In one version, Marla tells the boy: “Sorry, we have to be fair.”
In one version, she gives them one bag, watches them walk away, and spends the afternoon trying not to think about the little sister refusing soup without potatoes.
But this story went the other way.
Marla took the boy’s note, read it again, and then turned to the room.
Her voice wasn’t loud. It didn’t need to be.
“Folks,” she said, “I’m going to ask something. We’ve got three bags of potatoes left. This young man here needs two – one for his grandma and one so his little sister will eat. Does anyone mind if we make sure they leave with what they need?”
For a beat, the room went still.
Not hostile still. Just thoughtful.
And then – almost immediately – an older man near the coffee urn raised his hand.
“Give them the two bags,” he said, like it was the most obvious thing in the world. “I can get by without.”
A woman beside him nodded. “Same. Potatoes are heavy anyway.”
Someone at the back, bundled in a scarf, called out: “Does anyone know who donated them? I’ll buy more right now.”
Marla hadn’t expected that. She blinked.
A younger volunteer, a college kid home for the holidays, pulled out her phone. “I can run to the store,” she said. “They’re open till two.”
And then something quietly astonishing happened: people started reaching into pockets, purses, coat linings – offering small bills, coins, even a gift card someone had received and clearly couldn’t afford to keep for themselves.
No speeches. No sermons. Just a small, spontaneous decision by a room full of strangers: We won’t let the potatoes run out today.
The potatoes come back – and so does the boy
The volunteer returned ten minutes later with a grocery cart full of potatoes. Not three bags – ten. Maybe more. She’d found a deal and stretched the pooled money as far as she could.
When she rolled the cart through the door, the room didn’t clap – it wasn’t that kind of moment. But heads lifted. People exhaled. A few smiled at each other in that quiet way that says, Okay. Good. We did something right.
Marla handed the boy two full bags.
He didn’t smile big. He didn’t jump around. He just held on to them like they were fragile – like he didn’t quite trust good things to stay true.
Then he looked up at her and said, very softly, “Thank you for the potatoes.”
Not “thank you for the food.”
Not “thank you for helping.”
Thank you for the potatoes.
Because he knew what they meant.
Before he left, he unfolded his note again, flipped it over, and wrote something on the back with a pencil that was almost too small in his fingers.
He handed it back to Marla.
It read:
“If we have extra soup, I will bring you some. Because you are kind.”
What kindness looks like in a potato story
This wasn’t charity as spectacle. It was people acting like a community – the way communities are supposed to behave when life gets sharp around the edges.
It was also a reminder of why potatoes matter beyond agronomy, yield, and markets:
- Potatoes are dignity food – they don’t feel like “begging food.” They feel like normal life.
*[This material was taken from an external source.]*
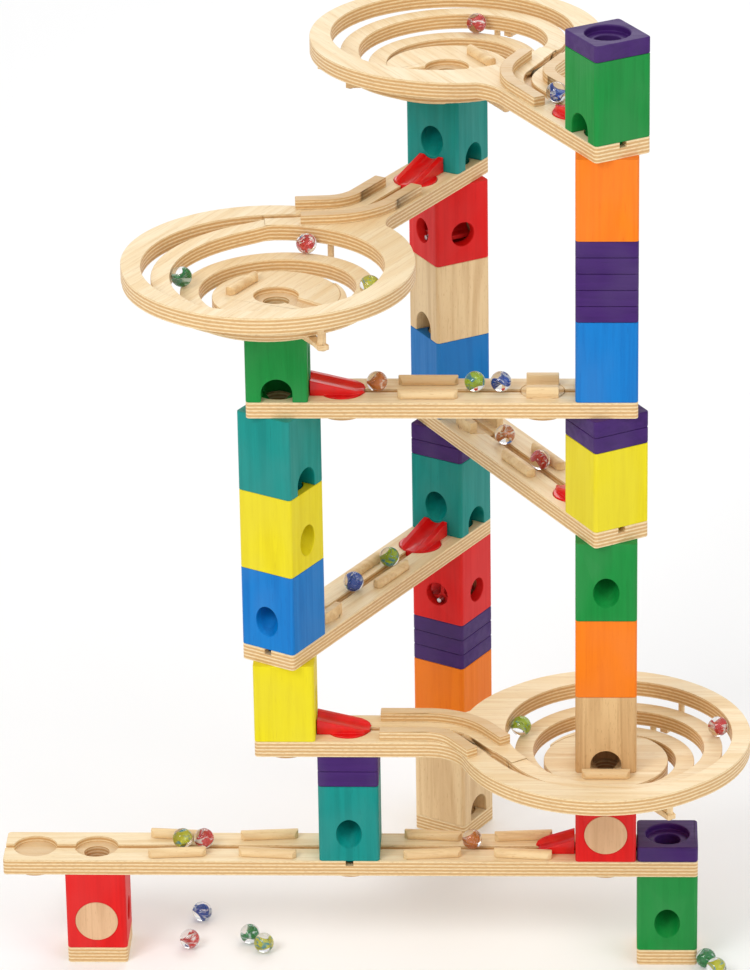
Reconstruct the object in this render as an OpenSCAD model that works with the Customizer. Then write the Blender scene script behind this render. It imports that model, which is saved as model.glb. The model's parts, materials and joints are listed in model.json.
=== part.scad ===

- Potatoes are security food – they sit in a cupboard and buy you time.
- Potatoes are family food – soup, mash, roast, pancakes – the forms are endless, the comfort is real.
And perhaps most importantly: potatoes are the kind of staple that makes generosity practical. A bag of potatoes isn’t symbolic. It becomes dinner.
A Christmas message for the Potato People with Big Hearts
If you’re reading this as someone in the potato industry – grower, researcher, storage manager, processor, shipper, retailer – you already know something the rest of the world forgets: food is never just food.
Food is the difference between panic and calm. Between shame and steadiness. Between a child sleeping hungry and a child sleeping full.
And kindness, on days like Christmas, doesn’t need to be grand.
Sometimes it looks like:
- a room making space for one family to leave with two bags of potatoes
- strangers pooling small amounts without asking who “deserves” it
- a volunteer running to the store because nobody wanted that table to be empty
- a child writing a thank-you note as if he’s just discovered that the world can still be gentle
That’s the kind of story worth sharing today.
Merry Christmas to all our readers around the world from Potato News Today – and from every Potato Person with a Big Heart who still believes small things can matter enormously.